THE CREDIBILITY ISSUE
As with many civil cases involving allegations of sexual assault, the outcome will largely hinge on credibility. And on that front, Mueller enters the arena going up against Swift's wholesome reputation.
“I would not want to be on trial against Taylor Swift or any other star,” King said. “Stars win. She is ‘America’s Sweetheart.’”
However, star power alone doesn’t necessarily guarantee a win, especially if jurors are turned off by the celebrity, Sammataro said.
In court documents, Mueller said he voluntarily passed a polygraph in which he denied inappropriate contact with Swift, but at the end of the day, “it is his word against hers,” King said.
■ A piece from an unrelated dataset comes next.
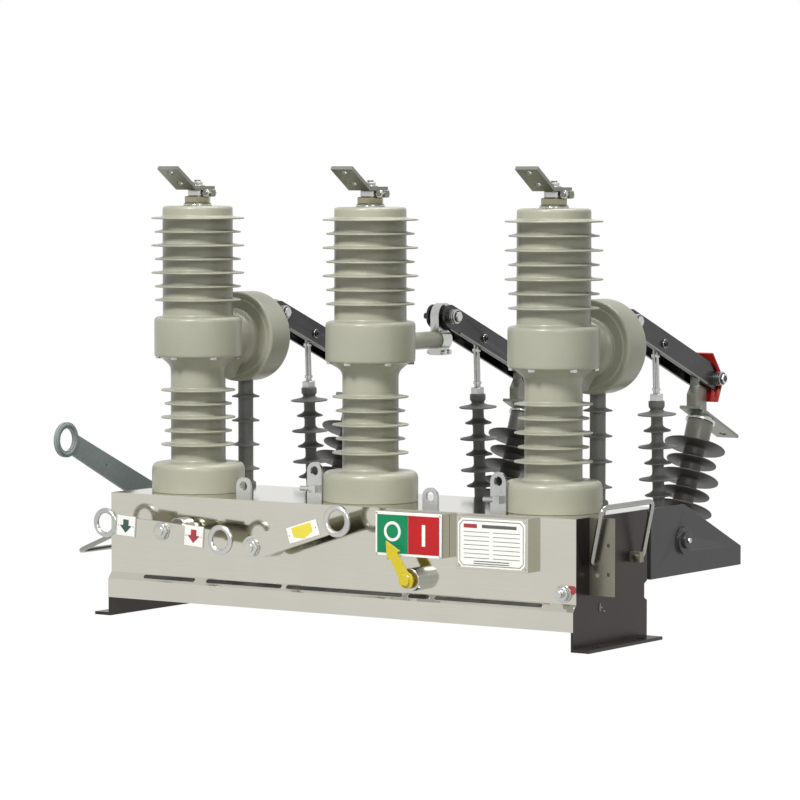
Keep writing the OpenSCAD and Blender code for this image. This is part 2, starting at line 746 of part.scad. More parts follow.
// Angle bracket on the right end plate, which is also the bail's front eye, and the rear eye.
module bail_bracket_right() {
    plate_y = 4 - bail_w / 2 + 10;
    bottom = hinge_z - 49;
    color("slategray") {
        difference() {
            union() {
                translate([outer_x, plate_y, bottom]) cube([43, bracket_t, housing_top - bottom]);
                translate([outer_x, plate_y, bottom]) cube([bracket_t, 24, housing_top - bottom]);
            }
            translate([hinge_x, 0, hinge_z]) y_bar(plate_y - 1, plate_y + bracket_t + 1, bail_r + fit);
            for (h = [[32, 28], [32, -16], [14, -18]])
                translate([outer_x + h[0], 0, hinge_z + h[1]])
                    y_bar(plate_y - 1, plate_y + bracket_t + 1, 3.5);
        }
        bail_eye(4 + bail_w / 2 - 16);
    }
}

// Front lever bar with a ring; its x runs along the lever.
module ring_arm(length, root, neck, ring, hole) {
    difference() {
        union() {
            polygon([[0, root], [length, neck], [length, -neck], [0, -root]]);
            translate([length, 0]) circle(r = ring);
        }
        translate([length, 0]) circle(r = hole);
    }
}

// Trip lever: a two-armed bar with a ring at each end and a label plate on each arm.
module trip_lever() {
    label = [38, 34];
    label_x = [-71, 65];
    color("silver") translate([trip_x, 0, trip_z]) {
        rotate([0, trip_tilt, 0]) {
            xz(lever_y, lever_y + front_lever_t) union() {
                for (s = [0, 1]) mirror([s, 0]) ring_arm(trip_arm, 15, 13, trip_ring_r, trip_ring_hole_r);
            }
            for (x = label_x) translate([x, 0, 0])
                xz(lever_y - 1.5, lever_y + 0.5) square(label, center = true);
        }
        y_bar(lever_y - 9, front_y - 1.5, lever_shaft_r);
        y_bar(lever_y - 6, lever_y + 0.5, 12);
        y_bar(lever_y + front_lever_t - 0.5, lever_y + front_lever_t + 12, 13);
    }
}

// Charging lever: a one-armed tapered bar with a bent lower edge, a ring and a label plate.
module charging_lever() {
    label = [38, 26];
    label_x = 105;
    color("silver") translate([charge_x, 0, charge_z]) {
        rotate([0, -charge_tilt, 0]) {
            xz(lever_y, lever_y + front_lever_t) {
                difference() {
                    union() {
                        circle(r = 18.5);
                        ring_arm(charge_arm, 18.5, 16, charge_ring_r, charge_ring_hole_r);
                    }
                    circle(r = lever_shaft_r - 1);
                }
            }
            xz(lever_y + front_lever_t - 0.5, lever_y + front_lever_t + 9)
                polygon([[22, -18.2], [140, -16.2], [140, -13.2], [22, -15.2]]);
            translate([label_x, 0, 0]) xz(lever_y - 1.5, lever_y + 0.5) square(label, center = true);
        }
        y_bar(lever_y - 9, front_y - 1.5, lever_shaft_r);
        y_bar(lever_y - 6, lever_y + 0.5, 12);
        y_bar(lever_y + front_lever_t - 0.5, lever_y + front_lever_t + 12, 13);
    }
}

// Yellow pointer that turns in front of the indicator.
module pointer() {
    head = 26;
    color("gold") translate([pointer_x, 0, pointer_z]) {
        rotate([0, -pointer_tilt, 0]) xz(pointer_y - pointer_t, pointer_y) {
            circle(r = 13);
            polygon([[-10, 0], [-8, pointer_l - head], [-14, pointer_l - head], [0, pointer_l],
                [14, pointer_l - head], [8, pointer_l - head], [10, 0]]);
        }
        y_bar(pointer_y - pointer_t - 4, front_y - 1.5, bolt_r);
        y_bar(pointer_y - pointer_t - 4, pointer_y - pointer_t + 0.5, 8);
    }
}

// Bail: a bent round rod whose two stubs point inwards along its hinge axis.
module bail(side, angle) {
    color("silver") translate([side * hinge_x, 4, hinge_z]) rotate([0, angle, 0]) {
        for (s = [-1, 1]) {
            translate([0, s * bail_w / 2, 0]) {
                cylinder(h = bail_l, r = bail_r);
                sphere(r = bail_r);
                translate([0, 0, bail_l]) sphere(r = bail_r);
            }
            y_bar(s > 0 ? bail_w / 2 - stub_l : -bail_w / 2, s > 0 ? bail_w / 2 : stub_l - bail_w / 2,
                bail_r);
        }
        translate([0, 0, bail_l]) y_bar(-bail_w / 2, bail_w / 2, bail_r);
    }
}

PHASES = [[-1, "left"], [0, "middle"], [1, "right"]];
function shown(name) = node == "all" || node == name;

if (shown("housing")) housing();
if (shown("end_plate_left")) end_plate(-1);
if (shown("end_plate_right")) end_plate(1);
for (p = PHASES) {
    if (shown(str("pole_", p[1]))) pole(p[0]);
    if (shown(str("terminal_", p[1]))) terminal(p[0]);
    if (shown(str("blade_clamp_", p[1]))) blade_clamp(p[0]);
    if (shown(str("post_", p[1]))) post(p[0]);
    if (shown(str("contact_", p[1]))) contact(p[0]);
    if (shown(str("blade_", p[1]))) blade(p[0]);
    if (shown(str("blade_hood_", p[1]))) blade_hood(p[0]);
    if (shown(str("pull_rod_", p[1]))) pull_rod(p[0]);
}
if (shown("transformer_left")) transformer(-1);
if (shown("transformer_right")) transformer(1);
if (shown("lead_left")) lead(-1);
if (shown("lead_right")) lead(1);
if (shown("side_tube")) side_tube();
if (shown("gusset_left")) gusset(-1);
if (shown("gusset_right")) gusset(1);
if (shown("beam")) beam();
if (shown("isolator_shaft")) isolator_shaft();
if (shown("isolator_lever")) isolator_lever();
if (shown("lifting_lugs")) lifting_lugs();
if (shown("indicator_box")) indicator_box();
if (shown("nameplate")) nameplate();
if (shown("ground_stud")) ground_stud();
if (shown("lever_bosses")) lever_bosses();
if (shown("bail_eyes_left")) bail_eyes_left();
if (shown("bail_bracket_right")) bail_bracket_right();
if (shown("trip_lever")) trip_lever();
if (shown("charging_lever")) charging_lever();
if (shown("pointer")) pointer();
if (shown("bail_left")) bail(-1, bail_left_angle);
if (shown("bail_right")) bail(1, bail_right_angle);
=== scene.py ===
"""Outdoor pole-mounted circuit breaker: the finish and the fine shapes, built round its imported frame."""
import json
import math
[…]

Muller will also have to convince the jury of why Swift would make up the allegation — no small task, Sammataro said. Celebrities are also comfortable being in the public eye and can be compelling witnesses.
Bolstering Swift’s case is her history of fighting the fight, be it corporate or on behalf of other female performers. The Denver Post has already published an op-ed commending Swift for her “righteous fight against her alleged groper.”
“She stood up to Apple, donated $250,000 to Kesha’s legal defense,” Sammataro said. “I think Taylor feels very passionate about certain things — she has a voice and she wants to be heard and she is going to to use her platform to ensure that issues are properly viewed.”
Mueller also faces the additional hurdle of bringing this lawsuit during a time when many women are now coming forward to stand up against sexual harassment, particularly in the workplace.
“It seems to me that the recent events have diminished the effectiveness of the ‘boys will be boys’ defense,” King said.